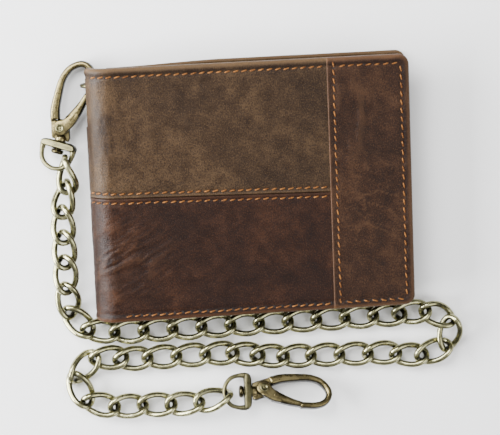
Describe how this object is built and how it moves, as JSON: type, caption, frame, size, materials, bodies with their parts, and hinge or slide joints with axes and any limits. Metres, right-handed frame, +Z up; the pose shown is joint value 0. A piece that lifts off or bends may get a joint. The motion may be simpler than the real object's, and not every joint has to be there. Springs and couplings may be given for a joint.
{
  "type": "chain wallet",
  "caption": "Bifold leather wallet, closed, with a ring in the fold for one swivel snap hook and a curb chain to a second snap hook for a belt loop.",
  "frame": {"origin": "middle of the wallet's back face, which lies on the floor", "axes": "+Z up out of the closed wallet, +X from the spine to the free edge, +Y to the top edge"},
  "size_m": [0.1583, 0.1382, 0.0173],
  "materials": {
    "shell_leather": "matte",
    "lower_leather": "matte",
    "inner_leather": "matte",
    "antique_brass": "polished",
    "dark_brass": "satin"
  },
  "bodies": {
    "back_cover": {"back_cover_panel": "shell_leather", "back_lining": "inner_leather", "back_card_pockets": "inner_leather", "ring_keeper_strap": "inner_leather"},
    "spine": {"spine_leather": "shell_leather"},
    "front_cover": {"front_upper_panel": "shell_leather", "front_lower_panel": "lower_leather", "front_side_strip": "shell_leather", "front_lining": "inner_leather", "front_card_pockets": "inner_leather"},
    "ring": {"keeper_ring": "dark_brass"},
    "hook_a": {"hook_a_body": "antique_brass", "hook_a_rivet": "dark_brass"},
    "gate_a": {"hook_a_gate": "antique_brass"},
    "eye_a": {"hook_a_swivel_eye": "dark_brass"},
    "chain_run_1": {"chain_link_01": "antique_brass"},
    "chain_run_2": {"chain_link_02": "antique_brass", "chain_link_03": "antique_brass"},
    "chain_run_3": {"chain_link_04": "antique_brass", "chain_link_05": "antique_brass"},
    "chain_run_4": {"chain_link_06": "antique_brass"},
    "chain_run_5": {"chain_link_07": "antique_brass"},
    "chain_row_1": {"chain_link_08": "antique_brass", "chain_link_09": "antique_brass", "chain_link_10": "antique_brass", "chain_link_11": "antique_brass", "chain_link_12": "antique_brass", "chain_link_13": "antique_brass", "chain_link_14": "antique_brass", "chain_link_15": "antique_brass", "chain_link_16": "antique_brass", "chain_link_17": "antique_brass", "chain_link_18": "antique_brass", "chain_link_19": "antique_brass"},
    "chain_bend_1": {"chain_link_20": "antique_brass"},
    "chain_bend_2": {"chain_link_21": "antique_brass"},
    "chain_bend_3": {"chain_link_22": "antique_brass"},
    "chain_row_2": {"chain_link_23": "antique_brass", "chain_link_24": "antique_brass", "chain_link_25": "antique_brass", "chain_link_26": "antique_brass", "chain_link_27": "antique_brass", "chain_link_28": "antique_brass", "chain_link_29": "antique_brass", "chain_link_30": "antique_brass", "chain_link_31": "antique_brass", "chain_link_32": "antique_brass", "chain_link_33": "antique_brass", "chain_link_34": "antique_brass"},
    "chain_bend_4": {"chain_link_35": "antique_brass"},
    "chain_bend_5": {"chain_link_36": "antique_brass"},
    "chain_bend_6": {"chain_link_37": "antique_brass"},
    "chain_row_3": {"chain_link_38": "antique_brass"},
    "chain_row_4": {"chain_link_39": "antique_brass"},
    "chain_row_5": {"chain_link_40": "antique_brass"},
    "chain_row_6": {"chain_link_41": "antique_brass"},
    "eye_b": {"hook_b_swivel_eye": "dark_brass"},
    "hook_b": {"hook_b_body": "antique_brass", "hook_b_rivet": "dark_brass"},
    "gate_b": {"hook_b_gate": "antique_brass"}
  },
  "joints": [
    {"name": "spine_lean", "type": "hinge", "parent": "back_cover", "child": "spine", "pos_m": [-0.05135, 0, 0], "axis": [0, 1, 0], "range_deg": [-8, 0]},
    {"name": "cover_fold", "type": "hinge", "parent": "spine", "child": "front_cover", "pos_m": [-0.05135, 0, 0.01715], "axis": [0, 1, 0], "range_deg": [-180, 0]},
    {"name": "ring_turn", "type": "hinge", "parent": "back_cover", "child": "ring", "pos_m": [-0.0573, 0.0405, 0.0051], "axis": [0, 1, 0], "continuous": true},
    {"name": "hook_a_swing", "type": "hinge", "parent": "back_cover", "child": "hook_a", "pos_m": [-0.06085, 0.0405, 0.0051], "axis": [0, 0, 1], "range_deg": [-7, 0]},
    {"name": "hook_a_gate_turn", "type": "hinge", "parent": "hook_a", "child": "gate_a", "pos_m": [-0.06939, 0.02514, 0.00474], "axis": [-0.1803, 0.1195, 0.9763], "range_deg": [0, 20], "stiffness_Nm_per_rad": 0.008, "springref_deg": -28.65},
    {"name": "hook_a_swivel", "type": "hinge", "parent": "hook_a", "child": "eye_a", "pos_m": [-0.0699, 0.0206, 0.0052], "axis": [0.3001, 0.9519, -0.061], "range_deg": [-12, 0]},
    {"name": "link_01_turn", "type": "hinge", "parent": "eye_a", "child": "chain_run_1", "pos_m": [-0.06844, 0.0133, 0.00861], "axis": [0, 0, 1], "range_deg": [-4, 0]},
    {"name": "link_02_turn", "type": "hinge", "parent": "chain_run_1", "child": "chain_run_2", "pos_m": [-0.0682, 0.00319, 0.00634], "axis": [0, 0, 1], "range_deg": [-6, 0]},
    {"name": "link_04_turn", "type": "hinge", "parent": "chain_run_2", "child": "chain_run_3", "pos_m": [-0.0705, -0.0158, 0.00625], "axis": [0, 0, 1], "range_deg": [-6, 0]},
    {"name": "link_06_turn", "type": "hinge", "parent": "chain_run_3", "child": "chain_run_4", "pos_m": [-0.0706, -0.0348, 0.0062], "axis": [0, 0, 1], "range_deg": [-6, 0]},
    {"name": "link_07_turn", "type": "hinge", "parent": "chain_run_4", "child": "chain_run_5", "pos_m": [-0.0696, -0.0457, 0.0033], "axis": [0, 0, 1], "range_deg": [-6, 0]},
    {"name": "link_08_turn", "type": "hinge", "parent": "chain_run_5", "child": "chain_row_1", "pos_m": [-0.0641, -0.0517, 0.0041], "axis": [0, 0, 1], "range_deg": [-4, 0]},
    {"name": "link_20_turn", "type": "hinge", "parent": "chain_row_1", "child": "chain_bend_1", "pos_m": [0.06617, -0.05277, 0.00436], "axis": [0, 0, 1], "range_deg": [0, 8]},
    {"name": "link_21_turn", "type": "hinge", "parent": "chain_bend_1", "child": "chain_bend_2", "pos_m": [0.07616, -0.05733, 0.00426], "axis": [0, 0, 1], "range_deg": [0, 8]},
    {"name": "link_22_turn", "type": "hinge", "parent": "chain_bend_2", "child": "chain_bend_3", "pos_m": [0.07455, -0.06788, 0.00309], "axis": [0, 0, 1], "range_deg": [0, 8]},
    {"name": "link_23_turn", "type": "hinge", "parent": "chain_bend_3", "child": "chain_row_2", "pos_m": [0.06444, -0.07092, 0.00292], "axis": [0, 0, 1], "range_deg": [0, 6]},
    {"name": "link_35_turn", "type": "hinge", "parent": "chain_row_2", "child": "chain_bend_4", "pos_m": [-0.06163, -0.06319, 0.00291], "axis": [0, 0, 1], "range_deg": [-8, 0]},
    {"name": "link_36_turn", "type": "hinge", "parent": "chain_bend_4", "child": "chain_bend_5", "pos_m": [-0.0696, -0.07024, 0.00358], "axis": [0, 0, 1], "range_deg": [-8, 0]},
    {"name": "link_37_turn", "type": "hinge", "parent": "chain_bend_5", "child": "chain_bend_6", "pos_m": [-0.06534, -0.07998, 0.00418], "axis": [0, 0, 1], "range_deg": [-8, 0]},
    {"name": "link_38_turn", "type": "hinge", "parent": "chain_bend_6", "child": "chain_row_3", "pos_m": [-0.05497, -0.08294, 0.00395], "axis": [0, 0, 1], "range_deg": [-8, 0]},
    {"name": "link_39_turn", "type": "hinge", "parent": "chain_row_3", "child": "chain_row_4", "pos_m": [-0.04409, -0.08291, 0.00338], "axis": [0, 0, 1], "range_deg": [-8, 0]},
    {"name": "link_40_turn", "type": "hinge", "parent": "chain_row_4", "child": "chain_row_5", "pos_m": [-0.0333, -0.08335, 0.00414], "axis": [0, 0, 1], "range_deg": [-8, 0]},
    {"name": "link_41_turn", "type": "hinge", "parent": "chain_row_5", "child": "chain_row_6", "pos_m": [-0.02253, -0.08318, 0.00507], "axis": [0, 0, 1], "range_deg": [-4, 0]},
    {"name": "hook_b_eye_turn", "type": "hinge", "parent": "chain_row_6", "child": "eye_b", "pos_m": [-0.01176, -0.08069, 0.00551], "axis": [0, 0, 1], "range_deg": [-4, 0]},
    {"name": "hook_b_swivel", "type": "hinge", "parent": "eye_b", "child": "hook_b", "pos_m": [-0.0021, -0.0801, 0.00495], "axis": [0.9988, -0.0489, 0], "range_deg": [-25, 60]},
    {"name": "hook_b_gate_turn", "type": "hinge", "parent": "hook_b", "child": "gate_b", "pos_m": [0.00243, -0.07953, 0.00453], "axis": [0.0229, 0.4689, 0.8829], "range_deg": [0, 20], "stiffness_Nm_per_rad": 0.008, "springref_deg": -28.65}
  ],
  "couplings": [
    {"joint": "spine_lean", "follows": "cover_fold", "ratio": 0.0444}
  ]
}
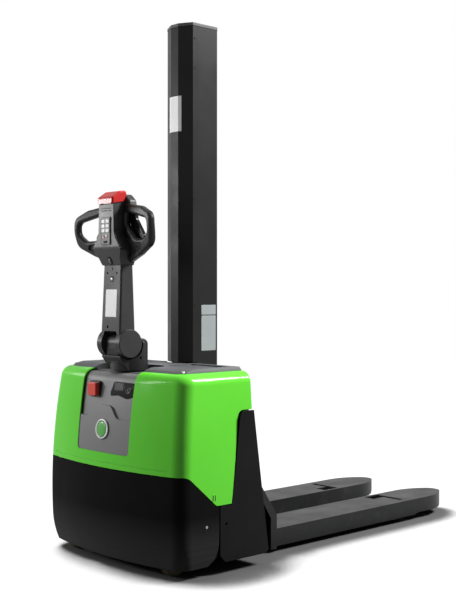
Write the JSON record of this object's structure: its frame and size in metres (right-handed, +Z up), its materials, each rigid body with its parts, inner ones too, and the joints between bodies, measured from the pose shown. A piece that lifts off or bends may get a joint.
○ ○ ○ ○ ○
● **PROBLEM DETAILS**: Each line that has the word "frame" should be copied.

● **WRITTEN SOLUTION**:
Describe how this object is built and how it moves, as JSON: type, caption, frame, size, materials, bodies with their parts, and hinge or slide joints with axes and any limits. Metres, right-handed frame, +Z up; the pose shown is joint value 0. A piece that lifts off or bends may get a joint. The motion may be simpler than the real object's, and not every joint has to be there. Springs and couplings may be given for a joint.
  "frame": {"origin": "middle of the wallet's back face, which lies on the floor", "axes": "+Z up out of the closed wallet, +X from the spine to the free edge, +Y to the top edge"},
Write the JSON record of this object's structure: its frame and size in metres (right-handed, +Z up), its materials, each rigid body with its parts, inner ones too, and the joints between bodies, measured from the pose shown. A piece that lifts off or bends may get a joint.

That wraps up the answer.